WORK TO COMPLETE - Stop after the line containing "comes to rest.": print each line exactly from the first line of the listing up to that point.
— Begin RAW DATA —
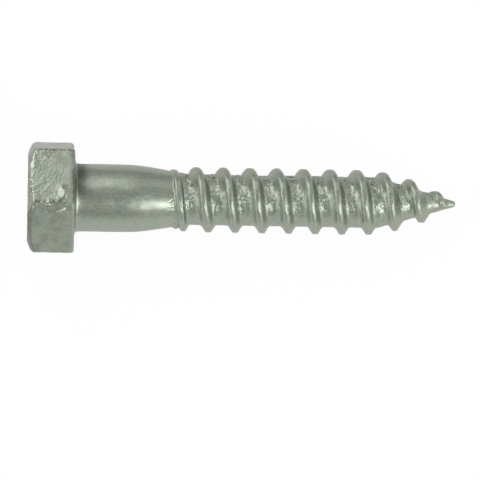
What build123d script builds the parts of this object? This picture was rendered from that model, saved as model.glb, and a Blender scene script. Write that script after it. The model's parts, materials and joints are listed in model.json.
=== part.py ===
"""Hex head lag screw, 3/8 in by 2 in, hot-dip galvanised, lying as it comes to rest.

The screw is turned and threaded along its own axis, +X from the head to the point, with the
middle of the bearing face at the origin. It is then laid down on one wrench flat and on the
lowest crest of the thread, so that its point hangs a few degrees below level.
"""
from build123d import *
from math import asin, atan2, cos, degrees, hypot, radians, sin, sqrt, tan
import os

# Hex head
head_flats = 14.0                # across flats: a 9/16 in wrench, with its usual slack
head_height = 6.27
head_face_radius = 5.98          # flat round end face inside the crowned chamfer
head_crown_radius = 17.6         # sphere that rounds the end face off into the flats
head_corner_round = 0.4          # the six long corners, softened by the zinc
bearing_edge_round = 0.25        # rim of the bearing face
under_head_fill = 0.55           # zinc gathered in the corner between head and shank

# Body, from the bearing face
length = 51.75                   # bearing face to tip
shank_radius = 4.57
shank_length = 8.55
neck_length = 6.7                # cone from the shank down to the root of the thread
root_radius = 3.42
point_half_angle = 16.2
tip_radius = 0.45

# Thread: one right-hand ridge
pitch = 3.628571                 # seven turns to the inch
crest_radius = 4.42
crest_width = 0.65
flank_angle = 34                 # from a plane square to the axis
thread_start = 2.5               # behind the shank's end, on the neck
start_angle = -235               # from straight up, turning towards the near side
run_out_turns = 1.2              # the ridge rises to full height over this much of a turn
crest_taper_length = 14.0        # the crest closes on the tip over this length
crest_taper_power = 2.25
ridge_fade = 1.3                 # the ridge ends this far short of the tip
ridge_sink = 0.25                # depth of the ridge's foot below the root
ridge_least = 0.02               # height that the ridge starts from
sections_per_turn = 12

neck_slope = (shank_radius - root_radius) / neck_length
tip_apex_gap = tip_radius / sin(radians(point_half_angle)) - tip_radius


def root_at(x):
    """Radius of the body under the ridge."""
    neck = shank_radius - neck_slope * (x - shank_length)
    point = tan(radians(point_half_angle)) * (length - x + tip_apex_gap)
    return min(max(neck, root_radius), point)


def fullness_at(x):
    """Share of its full radius and width that the crest keeps as it closes on the tip."""
    closing = max(0, (crest_taper_length - (length - x)) / crest_taper_length)
    return 1 - closing**crest_taper_power


def crest_at(x, turn):
    """Radius of the ridge's crest: it rises out of the neck and closes on the tip."""
    rise = min(1, turn / run_out_turns)
    return root_at(x) + max(ridge_least, (crest_radius * fullness_at(x) - root_at(x)) * rise)


def ridge_x(turn):
    return shank_length + thread_start + pitch * turn


with BuildPart() as screw:
    # Head: hexagon with flats above and below, its end face rounded off by a large sphere
    with BuildSketch(Plane.YZ.offset(-head_height)):
        RegularPolygon(head_flats / 2, 6, major_radius=False)
    extrude(amount=head_height)
    fillet(screw.edges().filter_by(Axis.X), head_corner_round)
    with Locations((-head_height + sqrt(head_crown_radius**2 - head_face_radius**2), 0, 0)):
        Sphere(head_crown_radius, mode=Mode.INTERSECT)
    fillet(screw.faces().sort_by(Axis.X)[-1].edges(), bearing_edge_round)

    # Body: shank, neck, root and point, turned as one profile
    point_start = length + tip_apex_gap - root_radius / tan(radians(point_half_angle))
    tip_turn = 90 - point_half_angle
    tip_contact = (
        length - tip_radius + tip_radius * cos(radians(tip_turn)),
        tip_radius * sin(radians(tip_turn)),
    )
    with BuildSketch(Plane.XZ):
        with BuildLine():
            Polyline(
                (-head_height / 2, shank_radius),
                (shank_length, shank_radius),
                (shank_length + neck_length, root_radius),
                (point_start, root_radius),
                tip_contact,
            )
            CenterArc((length - tip_radius, 0), tip_radius, 0, tip_turn)
            Polyline((length, 0), (-head_height / 2, 0), (-head_height / 2, shank_radius))
        make_face()
    revolve(axis=Axis.X)
    neck_ring = screw.edges().filter_by(GeomType.CIRCLE).filter_by_position(Axis.X, -0.01, 0.01)
    chamfer(neck_ring, under_head_fill)

    # Thread: lofted turn by turn through sections of the ridge
    thread_turns = (length - ridge_fade - ridge_x(0)) / pitch
    steps = round(thread_turns * sections_per_turn)
    for first in range(0, steps, sections_per_turn):
        for step in range(first, min(first + sections_per_turn, steps) + 1):
            turn = thread_turns * step / steps
            x = ridge_x(turn)
            foot = root_at(x) - ridge_sink
            height = crest_at(x, turn) - foot
            with BuildSketch(Plane.XZ.rotated((start_angle + 360 * turn, 0, 0))):
                with Locations((x, foot)):
                    Trapezoid(
                        crest_width * fullness_at(x) + 2 * height * tan(radians(flank_angle)),
                        height,
                        90 - flank_angle,
                        align=(Align.CENTER, Align.MIN),
                    )
        loft()

# Lay the screw down: a line along the floor touches the rim of the bearing face and one crest
corner_x, corner_z = -bearing_edge_round, head_flats / 2 - bearing_edge_round
first_low_turn = (180 - start_angle) / 360
droops = []
for whole_turns in range(int(thread_turns - first_low_turn) + 1):
    turn = first_low_turn + whole_turns
    run = ridge_x(turn) + crest_width * fullness_at(ridge_x(turn)) / 2 - corner_x
    drop = corner_z - crest_at(ridge_x(turn), turn)
    droops.append(atan2(drop, run) + asin(bearing_edge_round / hypot(run, drop)))
droop = degrees(min(droops))

with BuildPart() as lag_screw:
    with Locations(Rotation(0, droop, 0)):
        add(screw.part)

print(f"the axis droops {droop:.4f} degrees towards the point")
os.makedirs("parts", exist_ok=True)
lag_screw.part.label = "lag_screw"
export_step(lag_screw.part, "parts/lag_screw.step")
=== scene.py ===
# %% [markdown]
# # A hot-dip galvanised lag screw
# A lag screw is forged and rolled from one piece of steel, then dipped in molten zinc. The zinc
# rounds every edge, sags to one side while it drains, and sets in lumps where the thread holds
# it back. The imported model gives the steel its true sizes. This lesson gives it the zinc skin,
# the grey-green finish, and a pale table in soft light.

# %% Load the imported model
import json
from math import cos, pi, radians, sin

import bpy
import numpy as np
from mathutils import Matrix, Vector, noise


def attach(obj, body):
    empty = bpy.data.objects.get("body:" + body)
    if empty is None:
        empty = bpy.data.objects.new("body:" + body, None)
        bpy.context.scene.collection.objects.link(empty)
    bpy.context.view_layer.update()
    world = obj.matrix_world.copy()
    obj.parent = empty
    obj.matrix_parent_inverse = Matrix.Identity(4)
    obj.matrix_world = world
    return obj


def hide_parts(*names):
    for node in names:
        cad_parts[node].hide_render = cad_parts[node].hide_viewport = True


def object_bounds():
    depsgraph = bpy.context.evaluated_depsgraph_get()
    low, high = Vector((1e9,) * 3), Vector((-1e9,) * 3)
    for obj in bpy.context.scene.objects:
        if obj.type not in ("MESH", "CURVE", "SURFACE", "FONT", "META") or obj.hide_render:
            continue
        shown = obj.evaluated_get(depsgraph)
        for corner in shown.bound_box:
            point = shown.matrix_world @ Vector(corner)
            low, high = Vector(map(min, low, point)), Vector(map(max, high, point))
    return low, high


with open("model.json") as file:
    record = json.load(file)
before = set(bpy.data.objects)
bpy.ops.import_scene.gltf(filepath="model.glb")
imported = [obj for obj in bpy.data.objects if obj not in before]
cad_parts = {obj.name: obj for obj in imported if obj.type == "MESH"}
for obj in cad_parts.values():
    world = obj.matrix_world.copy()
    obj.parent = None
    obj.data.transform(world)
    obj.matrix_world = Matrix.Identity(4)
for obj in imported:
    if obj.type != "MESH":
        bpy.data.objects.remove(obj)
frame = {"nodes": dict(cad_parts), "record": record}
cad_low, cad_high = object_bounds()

MM = 0.001
screw_axis = Vector(frame["record"]["mounts"][0]["axis"]).normalized()
far_side = Vector((0, 1, 0))
over_side = screw_axis.cross(far_side).normalized()
print("length of the box in mm:", round((cad_high[0] - cad_low[0]) / MM, 2))

# %% [markdown]
# ## The camera
# A long lens keeps the hexagon's sides parallel, as a maker's catalogue does. The camera looks
# steeply down on the table, so that two wrench flats share the view, and it is rolled a little
# until the screw runs almost level across the picture. It could be aimed by hand, but its three
# directions are worked out from the screw's own axis instead, so they stay true if the screw is
# laid down differently. It is placed first, because every later step is judged through it.

# %% Work out the camera's directions
around_axis = radians(68.07)
along_tilt = radians(-4.0)
slope_in_view = radians(0.962)

square_to_axis = over_side * sin(around_axis) - far_side * cos(around_axis)
to_camera = screw_axis * sin(along_tilt) + square_to_axis * cos(along_tilt)
level = (screw_axis - to_camera * screw_axis.dot(to_camera)).normalized()
picture_right = level * cos(slope_in_view) + to_camera.cross(level) * sin(slope_in_view)
picture_up = to_camera.cross(picture_right)
print("towards the camera:", [round(share, 2) for share in to_camera])

# %% Place the camera
picture_width = 64.96 * MM
camera_distance = 400 * MM
aim_along, aim_left, aim_down = 22.68, 0.291, 5.352
aim = screw_axis * aim_along * MM - picture_right * aim_left * MM - picture_up * aim_down * MM

bpy.ops.object.camera_add()
camera = bpy.context.object
camera.name = "studio_camera"
camera.data.clip_start = 0.01
camera.data.lens = camera_distance * camera.data.sensor_width / picture_width
turn = Matrix((picture_right, picture_up, to_camera)).transposed().to_4x4()
camera.matrix_world = Matrix.Translation(aim + to_camera * camera_distance) @ turn
bpy.context.scene.camera = camera
print(f"lens {camera.data.lens:.0f} mm")

# %% [markdown]
# ## The skin that zinc grows on
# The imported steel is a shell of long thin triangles, which is right for measuring and wrong for
# sculpting. It could be subdivided, but its slivers would crease. So a copy is merged into one
# closed shell and remeshed into even little cells, a tenth of a millimetre across, which can
# then be pushed about like clay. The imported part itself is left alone.


# %% Copy the steel
def pick_only(piece):
    bpy.ops.object.select_all(action="DESELECT")
    piece.select_set(True)
    bpy.context.view_layer.objects.active = piece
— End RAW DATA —
TASK OUTPUT -
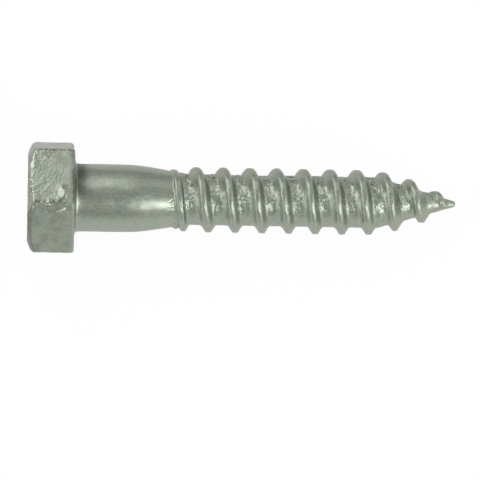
What build123d script builds the parts of this object? This picture was rendered from that model, saved as model.glb, and a Blender scene script. Write that script after it. The model's parts, materials and joints are listed in model.json.
=== part.py ===
"""Hex head lag screw, 3/8 in by 2 in, hot-dip galvanised, lying as it comes to rest.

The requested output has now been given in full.